Automotive-Grade Inductors Compliant with AEC-Q200 Standard

Automotive-Grade Inductors Compliant with AEC-Q200 Standard

2- Latest Version: Rev. E, March 2023

Revision E widens the scope from 14 to 16 product categories, adding niobium capacitors, supercapacitors, fuses and trimmer potentiometers.

3- Test Menu for Magnetic Devices (Inductors / Transformers)

Table 5 of AEC-Q200 lists 18 required or conditional tests for magnetic devices:
(1)Pre- and Post-Stress Electrical Test
(2)High Temperature Exposure (Storage)
(3)Temperature Cycling
(4)Humidity Bias
(5)High Temperature Operating Life
(6)External Visual
(7)Physical Dimensions
(8)Terminal Strength (for axial and radial THT components)
(9)Resistance to Solvents
(10)Mechanical Shock
(11)Vibration
(12)Resistance to Soldering Heat
(13)ESD
(14)Solderability
(15)Electrical Characterization
(16)Flammability
(17)Board Flex (SMD)
(18)Terminal Strength (SMD)

Table 1: CODACA CNAS Laboratory Accredited AEC-Q200 Table 5 Test Items

Table 1: CODACA CNAS Laboratory Accredited AEC-Q200 Table 5 Test Items

4- Why OEMs and Tier-1s Demand AEC-Q200

Using AEC-Q200 qualified parts lowers design risk, speeds qualification cycles and supports functional safety analyses such as ISO 26262.

5- Common Misconceptions

5.1 “Industrial-Grade Is Close Enough”

Industrial parts often skip the 1,000-hour high-temperature tests or vibration profiles required by AEC-Q200. Substituting them can introduce latent failures in the field.

5.2 “Partial Testing = Full Compliance”

Because every test costs money and time, some suppliers pass only a handful of items and still claim “AEC-Q200 tested.” Always request the full test summary or third-party report.

5.3 “Certificate Equals Production Lot”

AEC-Q200 qualification is family-based; ongoing process control and lot acceptance testing are still essential. Verify that the supplier runs IATF16949 lines and keeps records for traceability.

6- How to Vet a Supplier

• Check scope of CNAS or A2LA accreditation for AEC-Q200 tests.
• Ask for the latest Rev. E test summary—look for 14+ items on inductors.
• Tour the plant: confirm IATF16949 certification, automated lines and lot-tracking systems.
• Benchmark temperature grades: Grade 0 (-55 °C to +165 °C) is the toughest available.
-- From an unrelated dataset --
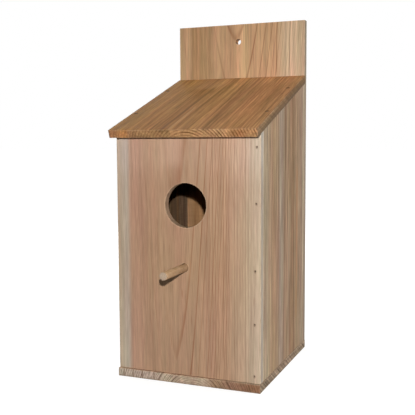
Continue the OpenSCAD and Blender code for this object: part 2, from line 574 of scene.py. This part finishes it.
def wood(name, node, turn, tones, end_tones, edge_tone, rings, lines=(), cracks=(), nails=(),
         late=DARK_GRAIN, late_share=0.5, end_late_share=0.7, band=0.05, streak=0.08, fibre=0.07,
         edge_kerf=0.12, edge_rings=1.0, hue=0.03, calm=(-1.0, 0.0), calm_share=1.0, along=(),
         wear=0.3, nail_size=1.0, stain_share=0.45, seed=0.0):
    """Bare wood for one board, laid out from the board's own centre, in millimetres.

    turn brings the grain upright. tones change across the board's width, end_tones
    do so over its end grain, and edge_tone is for its sawn long edges. rings sets
    the growth rings and late their dark tone, which late_share and end_late_share
    weaken, edge_rings once more on the long edges, and calm_share on the left of
    the calm range of the width. band, streak, fibre and hue are how strong the
    grain's own light, dark and red are, and edge_kerf how strong the saw's marks.
    lines are the marked lines of the grain, cracks the places of the short cracks
    in the end grain, and nails the places where the wood has stained. along tints
    the board along its length, as (share of the length, (red, green, blue)); on the
    front and the roof these tints are partly painted light.
    """
    material, t = new_material(name)
    low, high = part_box(node)
    rotation = Euler(turn).to_matrix()
    home = -(rotation @ ((low + high) / 2)) / MM
    across_axis = rotation.transposed() @ Vector((1, 0, 0))
    width = abs(across_axis.dot(high - low)) / MM
    length = (rotation @ (high - low)).z / MM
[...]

7- CODACA Automotive-Grade Inductors – A Case Study

• 24 years of inductor R&D, IATF16949 factories, CNAS-accredited lab.
• 14 AEC-Q200 Table 5 tests accredited; covers all required reliability stresses for inductors.
• Grade 0 temperature options up to +165 °C for under-hood or LED-driver designs.

CODACA CNAS-accredited laboratory capable

8- Conclusion

If a passive component is not AEC-Q200 qualified, it is not automotive-grade—period. Make AEC-Q200 compliance your first filter, then dig into test reports, factory audits and temperature grades before locking in a supplier.